Later, as he looked into the smoldering remains, Rev. O’Connor vowed, We shall rebuild.
And rebuild St. Mary’s did – on the same, familiar corner of Lafayette Street and Jefferson Boulevard.
I was in tears. It was like losing a relative, says Miller, who watched helplessly as the fire consumed the church’s roof. And then the steeple fell.
So often, blessings come in awkward disguises, Miller added. This building serves the community so much better.
Beginning at 6 a.m., the legion of volunteers arrives to begin preparing the day’s soup. Fresh vegetables are cleaned and cut and added into two 60-gallon stainless steel vats. Loaves of bread are separated. The soup (Day has at least a dozen different recipes, with the most popular being ham and bean, chili and potato) is poured into the 16-ounce containers with lids.
If it’s either Tuesday or Thursday, something sweet – a cookie or doughnut donated by a local bakery – is added to the sack. Milk is provided on Mondays and Fridays. And by 10 a.m., the steady line begins to form.
When you’re at the window, you get a lot of God bless yous.’ I’m glad you’re here.’ What would we do if you weren’t here?’ says Gordon. And they’re not talking to me; they’re talking to the overall operation of the soup kitchen.
You see the same faces.
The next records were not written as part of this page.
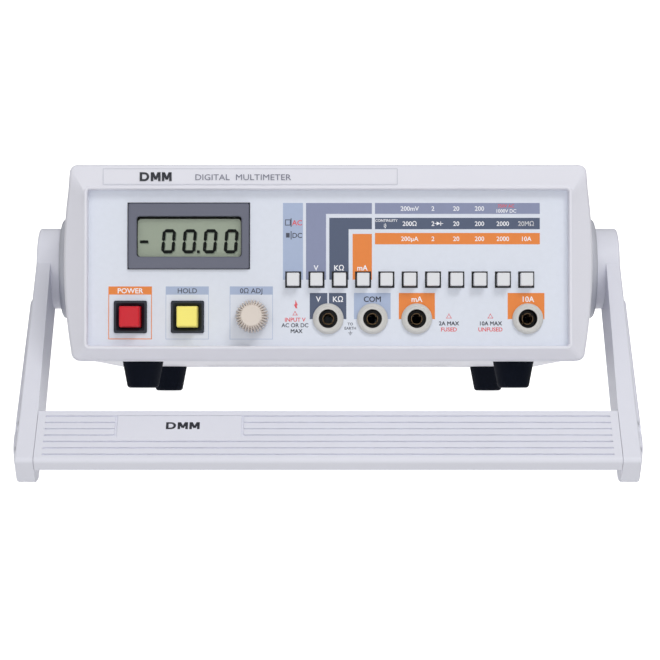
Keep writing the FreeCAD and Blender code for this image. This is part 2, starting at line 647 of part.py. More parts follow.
# ---------------------------------------------------------------- key bank
def key_bank():
    last = key_places[-1]
    span = (S.key_first - S.bank_margin, last + S.bank_margin)
    housing = block(span, (S.bank_front, S.bank_back), around(S.key_level, S.bank_height))
    hole = S.key_stem + 2 * S.key_stem_gap
    hole_back = S.key_stem_back + S.key_travel + S.key_stem_gap
    holes = [block(around(place, hole), (S.bank_front, hole_back), around(S.key_level, hole))
             for place in key_places]
    node("key_switch_bank", cut(housing, *holes))
    for number, place in enumerate(key_places, start=1):
        body = new_body("key_%02d" % number)
        cap_x, cap_z = around(place, S.key_width), around(S.key_level, S.key_height)
        pad(body, "y", (-S.key_proud, S.key_back), lambda sketch: rectangle(sketch, cap_x, cap_z))
        ease(body, "Fillet", S.key_edge,
             lambda edge: runs_along(edge, "y") or lies_at(edge, "y", -S.key_proud))
        pad(body, "y", (S.key_back, S.key_stem_back), lambda sketch: rectangle(
            sketch, around(place, S.key_stem), around(S.key_level, S.key_stem)))


# ---------------------------------------------------------------- jacks
def jacks():
    """Four safety jacks: collar, insulating insert, contact and nut, each a group of four."""
    collars, inserts, contacts, nuts = [], [], [], []
    back = S.jack_back
    for place in jack_places:
        centre = (place, S.jack_level)
        flange = rod("y", (-S.collar_proud, Size.of(0)), centre, jack_thread + 2 * S.collar_lip)
        thread = rod("y", (Size.of(0), back), centre, jack_thread)
        collars.append(cut(fuse(flange, thread), rod("y", (-S.collar_proud, back), centre, insert_outside)))
        plug = rod("y", (-S.insert_front, back), centre, insert_outside)
        recess = rod("y", (-S.insert_front, S.insert_floor), centre, S.jack_bore)
        inserts.append(cut(plug, recess, rod("y", (S.insert_floor, back), centre, contact_outside)))
        pin = rod("y", (S.contact_front, S.contact_back), centre, contact_outside)
        contacts.append(cut(pin, rod("y", (S.contact_front, S.contact_bore_back), centre, S.contact_bore)))
        nut_y = (S.panel_thickness, S.panel_thickness + S.nut_thickness)
        nuts.append(cut(rod("y", nut_y, centre, jack_thread + 2 * S.nut_wall), rod("y", nut_y, centre, jack_thread)))
    node("jack_collars", *collars)
    node("jack_inserts", *inserts)
    node("jack_contacts", *contacts)
    node("jack_nuts", *nuts)


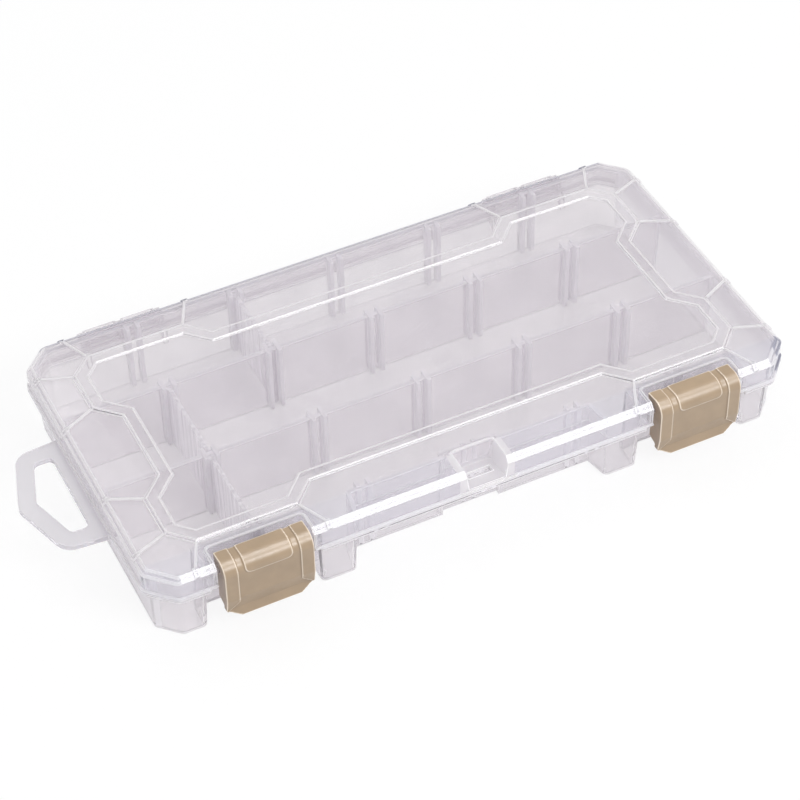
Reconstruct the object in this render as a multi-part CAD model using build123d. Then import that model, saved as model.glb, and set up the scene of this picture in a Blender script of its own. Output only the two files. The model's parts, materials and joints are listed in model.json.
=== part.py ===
from build123d import *
import math
import os

os.makedirs("parts", exist_ok=True)

# Shallow clear compartment case with a hinged lid, two latches and lift-out dividers.
# Millimetres. X runs along the case, +Y goes back to the hinges, +Z up, origin at the
# middle of the tray's underside.

# Outer size, at the lid's skirt
case_length = 232.0
case_width = 119.4
case_height = 29.9        # to the top of the lid's raised band
corner_cut = 8.6          # each leg of the 45 degree corners

# Lid
lid_wall = 1.2
lid_round = 2.4           # upright corners of the skirt
skirt_height = 6.9
lid_bevel = 1.9           # 45 degree edge between the skirt and the top
skirt_lip = 0.5           # rolled lip round the bottom of the skirt
skirt_lip_height = 0.9
band_rise = 0.6           # raised band on the top
band_width = 4.5
band_margin = 12.6        # skirt face to band, at the corners
band_cut = 7.6            # legs of the band's cut corners
band_jog = 7.7            # how far the band steps inwards along each side
band_side_inset = 55.2    # where it steps on the long sides, from the lid's end
band_end_jog = 22.6       # where it steps on the two ends, from the middle
field_drop = 0.5          # centre field below the band
crease_width = 0.9
crease_rise = 0.4
stud_width = 1.8          # low stacking studs, one on the bevel at the end of each crease
stud_rise = 0.45          # studs stand this far off the bevel
stud_back = 0.8           # and reach this far onto the lid's top
stud_root = 0.6           # studs and creases start this far inside the lid's wall
stud_side_inner = 60.4    # studs on the long sides, from the lid's end
stud_side_outer = 15.4
stud_end_inner = 17.4     # studs on the two ends, from the middle
stud_end_outer = 43.6

# Tray
tray_wall = 1.3
tray_floor = 1.4
tray_lean = 1.0           # how far the walls lean outwards from the floor to the rim
tray_inner_round = 0.7    # inside of the tray's upright corners
tray_chamfer = 1.0        # along the tray's bottom edge
rim_gap = 0.6             # tray rim to the inside of the skirt
rest_gap = 0.2            # skirt to the flange it rests on
headroom = 1.2            # tray rim to the underside of the lid
flange_thickness = 1.2
pod_depth = 9.7           # front pods stand this far out from the recessed front wall
pod_width = 13.9
pod_slant = 1.8           # how far the pod's inner side slants
lane_width = 34.5         # front and middle lanes; the back lane takes the rest
cells = 6                 # divider positions are one cell apart
rib_thickness = 1.3
rib_depth = 2.0
rib_rise = 0.7            # ribs stand above the walls
slot_gap = 2.6            # between the two ribs of a divider slot

# Dividers
divider_thickness = 1.3
bead_depth = 1.4          # thicker beads down a divider's two ends sit between the ribs
bead_gap = 0.25           # bead to rib, each side
divider_gap = 0.3         # to the walls at its ends and to the floor
divider_drop = 0.2        # divider top below the wall tops

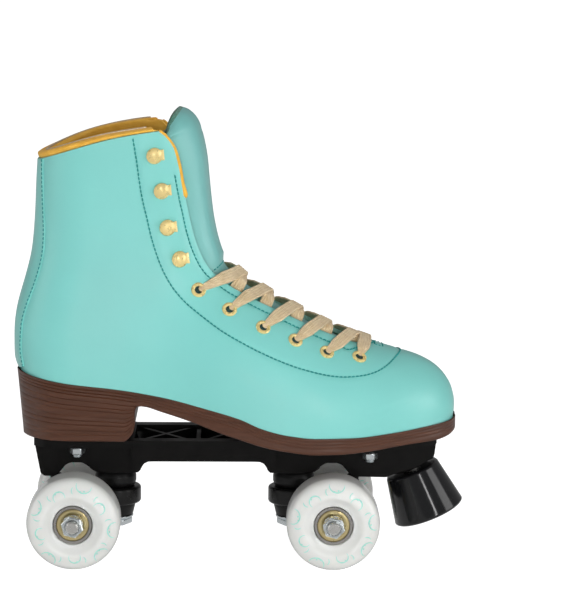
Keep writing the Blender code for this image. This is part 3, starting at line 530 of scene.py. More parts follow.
# moulded brown with faint streaks along the sole's length
SOLE = (Material("sole_brown", (0.080, 0.030, 0.0155), rough=0.42, Coat_Weight=0.06,
                 Specular_IOR_Level=0.4)
        .shades(0.82, 1.22, scale=30, detail=6, rough=0.6, stretch=(1.0, 1.0, 14.0))
        .gloss(0.36, 0.50, scale=90)
        .bump(strength=0.12, depth=0.15, scale=900).mat)


def lace_material():
    """Woven lace; the weave follows the lace's own UV map."""
    lace = Material("lace_cream", (0.71, 0.545, 0.325), rough=0.88, Sheen_Weight=0.25)
    uv = lace.node("ShaderNodeUVMap")
    uv.uv_map = "lace"
    weave = lace.wave(uv.outputs["UV"], "X", Scale=0.55, Distortion=0.5, Detail=1.0)
    lace.tint((0.64, 0.475, 0.270), (0.77, 0.61, 0.385), scale=240, detail=4)
    lace.bump(strength=0.45, depth=0.25, source=weave)
    return lace.bump(strength=0.3, depth=0.2, scale=1800).mat


LACE = lace_material()

GOLD = (Material("gold_lacquer", (0.90, 0.70, 0.29), rough=0.27, metal=0.35,
                 Coat_Weight=0.5, Coat_Roughness=0.12)
        .shades(0.94, 1.05, scale=120)
        .gloss(0.22, 0.34, scale=300).mat)

# painted shade: dark teal for the discs set in the eyelets, standing in for the shadow inside the
# holes
HOLE_SHADE = (Material("hole_painted_shade", (0.012, 0.045, 0.042), rough=0.8)
        .tint((0.008, 0.032, 0.030), (0.016, 0.058, 0.054), scale=400, detail=2).mat)

NYLON = (Material("nylon_black", (0.0042, 0.0040, 0.0038), rough=0.40, Specular_IOR_Level=0.13)
         .tint((0.0034, 0.0032, 0.0031), (0.0054, 0.0051, 0.0048), scale=140, detail=4)
         .gloss(0.34, 0.47, scale=60)
         .bump(strength=0.16, depth=0.12, scale=1100).mat)

TRUCK = (Material("truck_black", (0.0050, 0.0048, 0.0046), rough=0.30, Specular_IOR_Level=0.30,
                  Coat_Weight=0.12, Coat_Roughness=0.15)
         .bump(strength=0.25, depth=0.25, scale=260, detail=4)
         .gloss(0.22, 0.36, scale=90).mat)

CUSHION = (Material("cushion_black", (0.0050, 0.0050, 0.0050), rough=0.38,
                    Specular_IOR_Level=0.30)
           .gloss(0.30, 0.46, scale=120)
           .bump(strength=0.15, depth=0.15, scale=700).mat)

STOP_RUBBER = (Material("toe_stop_rubber", (0.0055, 0.0058, 0.0066), rough=0.13,
                        Specular_IOR_Level=0.36, Coat_Weight=0.30, Coat_Roughness=0.06)
               .gloss(0.09, 0.21, scale=70, detail=5)
               .bump(strength=0.06, depth=0.12, scale=500, detail=4).mat)

URETHANE = (Material("urethane_white", (0.80, 0.805, 0.78), rough=0.24, Subsurface_Weight=0.35,
                     Coat_Weight=0.35, Coat_Roughness=0.08,
                     Subsurface_Radius=(1.0, 1.0, 0.9), Subsurface_Scale=0.006)
            .shades(0.97, 1.02, scale=40)
            .bump(strength=0.03, depth=0.1, scale=400).mat)

PRINT = (Material("print_mint", (0.36, 0.78, 0.68), rough=0.35)
         .tint((0.33, 0.75, 0.65), (0.42, 0.82, 0.72), scale=500, detail=2).mat)


def metal(name, colour, rough, spread=0.08):
    return (Material(name, colour, rough, metal=1.0)
            .gloss(max(rough - spread, 0.05), rough + spread, scale=260, detail=4)
            .shades(0.88, 1.08, scale=90)
            .bump(strength=0.08, depth=0.08, scale=900).mat)


ZINC = metal("zinc_bright", (0.78, 0.83, 0.85), rough=0.26)
STEEL = metal("steel_bright", (0.74, 0.73, 0.70), rough=0.26)
RACE = metal("bearing_race", (0.48, 0.46, 0.44), rough=0.30)
SHIELD = metal("bearing_shield", (0.80, 0.66, 0.34), rough=0.32)

INSOLE = (Material("insole_cloth", (0.16, 0.115, 0.05), rough=0.95)
          .tint((0.13, 0.09, 0.04), (0.20, 0.145, 0.065), scale=300, detail=4)
          .bump(strength=0.4, depth=0.3, scale=1200).mat)

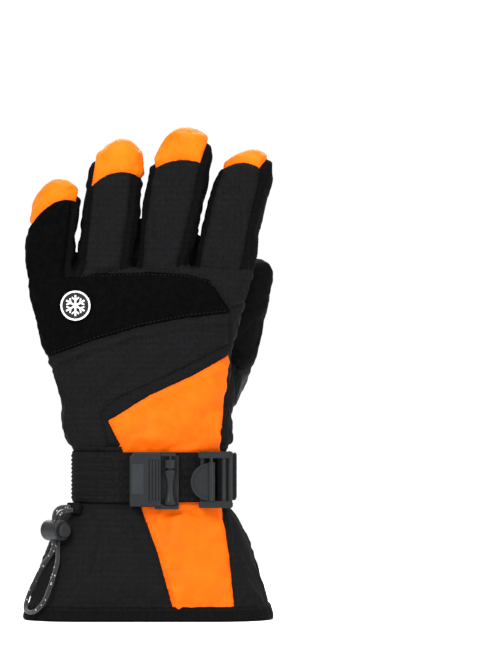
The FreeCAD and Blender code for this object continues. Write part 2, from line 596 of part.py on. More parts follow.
# control points of the cord: out of its tab, through the lock, round the loop and back
CORD = [
    (-46.45, -24.35, 67.6), (-55.6, -31.35, 69.5), (-55.6, -31.35, 52.0), (-55.6, -31.35, 42.0),
    (-62.0, -25.5, 34.0), (-67.2, -22.6, 24.0), (-71.8, -22.8, 14.0), (-73.6, -28.5, 5.5),
    (-67.0, -39.4, 4.8), (-60.6, -41.6, 12.0), (-55.8, -38.6, 26.0), (-53.2, -35.6, 35.5),
    (-53.4, -29.55, 42.5), (-53.4, -29.55, 54.0), (-53.4, -29.55, 66.3), (-44.5, -26.7, 66.0),
]
cord_curve = Part.BSplineCurve()
cord_curve.buildFromPoles([Vector(*p) for p in CORD], False, 2)
spine = Part.Wire(cord_curve.toShape())
section = Part.Wire(Part.makeCircle(CORD_D / 2, cord_curve.value(0), cord_curve.tangent(0)[0]))
export("elastic_cord", spine.makePipeShell([section], True, False, 1))

# tab of webbing, sewn on just below the strap, that holds both ends of the cord
tab_block = soften(Part.makeBox(3.6, 9.0, 6.6, Vector(0, -4.5, 0)), 0.9, Vector(0, 0, 1))
tab_block.rotate(Vector(0, 0, 0), Vector(0, 0, 1), 220)
tab_block.translate(Vector(-42.3, -22.9, 63.8))
export("leash_tab", tab_block)
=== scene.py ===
import functools
import math

import bpy
import numpy as np
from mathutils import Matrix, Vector, kdtree, noise
from mathutils.bvhtree import BVHTree


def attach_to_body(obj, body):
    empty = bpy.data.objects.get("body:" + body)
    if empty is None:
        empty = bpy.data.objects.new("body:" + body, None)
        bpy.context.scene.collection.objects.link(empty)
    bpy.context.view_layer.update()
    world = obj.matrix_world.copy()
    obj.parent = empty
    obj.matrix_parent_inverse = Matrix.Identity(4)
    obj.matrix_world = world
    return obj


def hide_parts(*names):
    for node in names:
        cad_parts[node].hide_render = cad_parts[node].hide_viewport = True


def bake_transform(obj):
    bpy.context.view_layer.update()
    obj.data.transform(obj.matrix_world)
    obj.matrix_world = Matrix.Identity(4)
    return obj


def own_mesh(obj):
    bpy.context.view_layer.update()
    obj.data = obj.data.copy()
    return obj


# Looks of the ski glove. Shapes are worked out in millimetres and become metres in make_object.
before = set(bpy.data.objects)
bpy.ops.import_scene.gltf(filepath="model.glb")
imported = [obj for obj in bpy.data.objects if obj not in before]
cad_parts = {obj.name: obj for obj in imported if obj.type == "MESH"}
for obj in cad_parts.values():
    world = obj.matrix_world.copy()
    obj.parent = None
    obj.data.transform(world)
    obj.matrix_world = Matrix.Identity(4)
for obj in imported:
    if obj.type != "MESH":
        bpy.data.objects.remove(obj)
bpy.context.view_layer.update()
MM = 0.001
BADGE_X, BADGE_Z = -43.0, 188.5         # middle of the badge, in mm
BADGE_TILT = 0.0664                     # how far the badge's face leans back per mm up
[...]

And you see all ages. You see kids. You see young mothers, with children. A lot of people ride bikes. A lot of people walk long distances to get here. It may be the only hot meal they get.
Since he has been a volunteer for more than four years, distributing sacks of food through the same window, Gordon knows many by their first name. He smiles at them; has watched some of their children grow; hears their stories; senses their hurt.
There is a man from New Haven, Gordon says. His name is John.
He writes music, and he can sing the music that he writes, Gordon says. He’s been coming in for years. And one day he brought in songs that he had written, and there were like a half a dozen of them on a sheet of paper – all the lyrics. He didn’t have the notes, but it’s the music he composed. But he sometimes would actually sing it to us at the window, if he didn’t have a long line.